Le film, à première vue, n’affabule rien : désertion des pouvoirs publics, mainmise du grand banditisme sur la vie de la communauté, règlements de compte à main armée, loi du plus fort… Mais il y a quelque chose de dérangeant à comparer ces zones de non-droit à un théâtre de guerre comme le fut, dans ses heures les plus sombres, le Sri Lanka. À dépeindre les cités comme un territoire à même de réveiller les instincts destructeurs d’un Tigre tamoul, "Dheepan" finit par donner corps aux fantasmes de ces "no go zones" françaises en quasi état de guerre. On en oublierait que le film est aussi une histoire d’amour... Jacques Audiard pourra toujours objecter qu’il a réalisé une fable, que son film se présente comme une variation des "Lettres persanes" de Montesquieu, on l’a vu par le passé faire preuve d’un peu plus de finesse.

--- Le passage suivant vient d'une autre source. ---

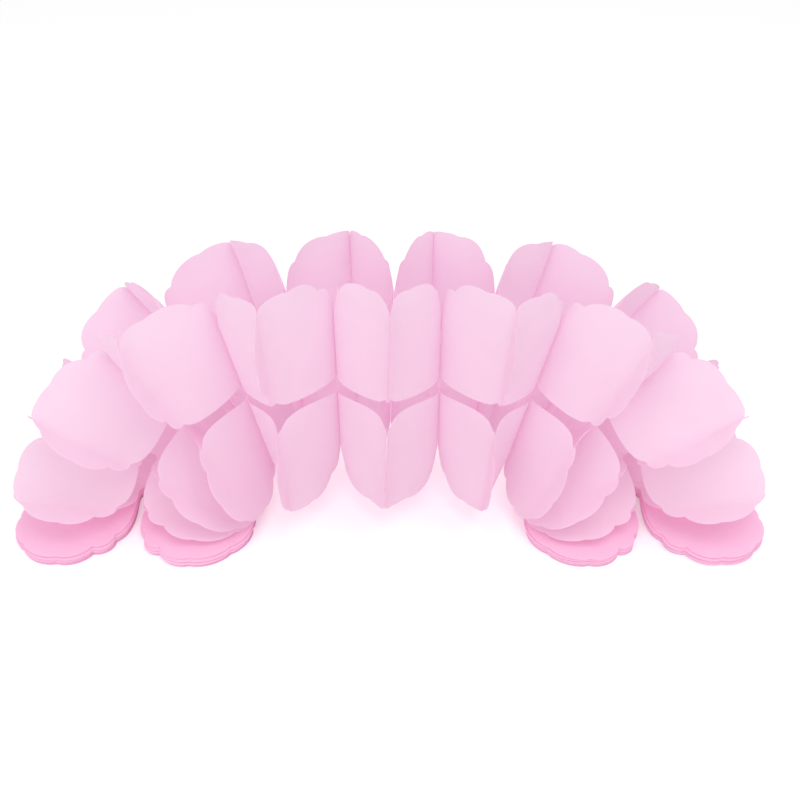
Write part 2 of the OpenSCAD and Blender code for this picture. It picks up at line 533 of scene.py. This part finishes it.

Que dire également de cette fin naïve et lourdaude qui, sans vouloir en dévoiler le contenu, dépeint le Royaume-Uni sous des traits tellement enjôleurs qu’il en gênerait même ses thuriféraires les plus impénitents ? Venant de la part de ce formidable conteur qu’est Jacques Audiard, cette pirouette aussi inutile que bâclée ne laissa pas d’étonner les festivaliers. Sur la Croisette, la rumeur courut aussitôt que l’épilogue serait modifié pour la sortie du film en salles. Il n’en est rien. On ne touche pas comme ça à une Palme d’or.
Tout auréolé qu’il est de son prestigieux prix, le septième long métrage de Jacques Audiard est loin d’être son meilleur coup. Nul doute qu’il a bénéficié d’une compétition somme toute assez faiblarde. "Un Prophète" et "De rouille et d’os", ses deux précédentes œuvres en compétition, avaient davantage la carrure d’une Palme d’or. Mais les deux fois la distinction avait échappé à son auteur. Les deux fois, elle était revenue à Michael Haneke. Heureusement pour le cinéaste français, cette année, son confrère autrichien ne présentait pas de film à Cannes.
-"Dheepan", de Jacques Audiard, avec Antonythasan Jesuthasan, Kalieaswari Srinivasan, Claudine Vinasithamby, Vincent Rottiers… 1h56.